Ötelemek, bugünlerde hatta epey bir süredir kendime çok yakın bulduğum bir kelime. İçsel dağarcığım hazine bulmuş kadar sevindi "ötelemeye". Benim gelecekle ilgili değil ötelemelerim. Git öte, dediklerim hep olmuş bitmişle ilgili.
Hayatımın zaman şeridinde hatırlamasam da olur dediklerimi zaten hep pas geçmişimdir. Peki yaşarken "Pes artık, bu kadarı da fazla dediklerimi ne mi yaptım? Söyleyeyim öyle bir öteledim ki gerinin ta gerisine, ötenin daha da ötesine hani kendin kıyı köşe saklayıp sonrası koyduğun yeri unuttuğun gibi.
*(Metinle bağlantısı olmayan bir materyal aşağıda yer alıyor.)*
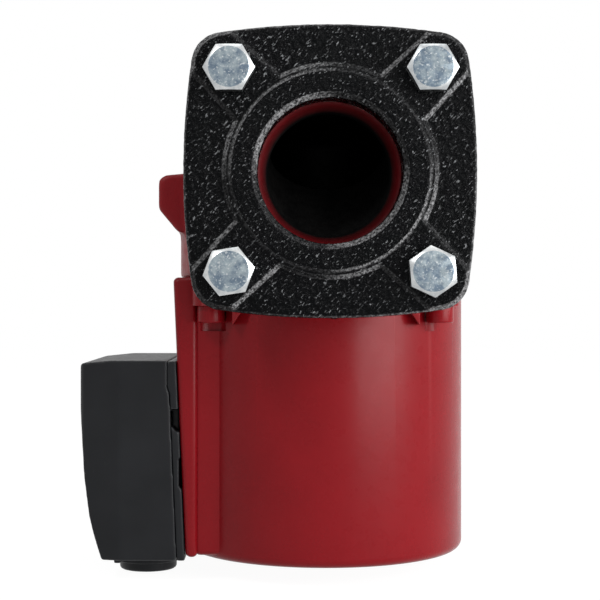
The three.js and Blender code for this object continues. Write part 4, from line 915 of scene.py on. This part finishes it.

Bir tanıdığım, "unutursam affederim, hatırlamam lazım ki nefretim soğumasın" demişti. Nefreti sıcak tutmak ne kadar korkunç. Yaşanmış bitmiş bir şeyi taze tutmak neye benzer biliyor musunuz; "bozulmuş, kokmuş bir yiyeceği derin dondurucuda saklamak" misali. Her gün sofraya getirmeyeceğiniz bir yiyeceği mikrodalgada ısıtır mısınız, elinizi dahi sürmeden açıkta soğutup, yeniden buzdolabında saklar mısınız?
Boşuna hafıza rafınızı işgal etmesin unutulası anılar atın, dökün, boşaltın ne var ne yoksa. Bu davranış biçimi itelemek, ötelemekten de etkili.
Eskilerin sözlerinden biridir "temcit pilavı gibi getirme önüme", diye. Kötü anılarımızı tekrar tekrar ısıtıp gündeme getirmek ruh sağlığımızı olumsuz etkilemekten başka bir işe yaramaz. Kaldı ki yiyecekler bile tekrar tekrar ısıtılınca hem kendi bozuluyor hem de midemizi bozuyor.
Güzel şeyler düşünelim, güzel olsun her şey. Hayat, tatlandırınca anlamlı.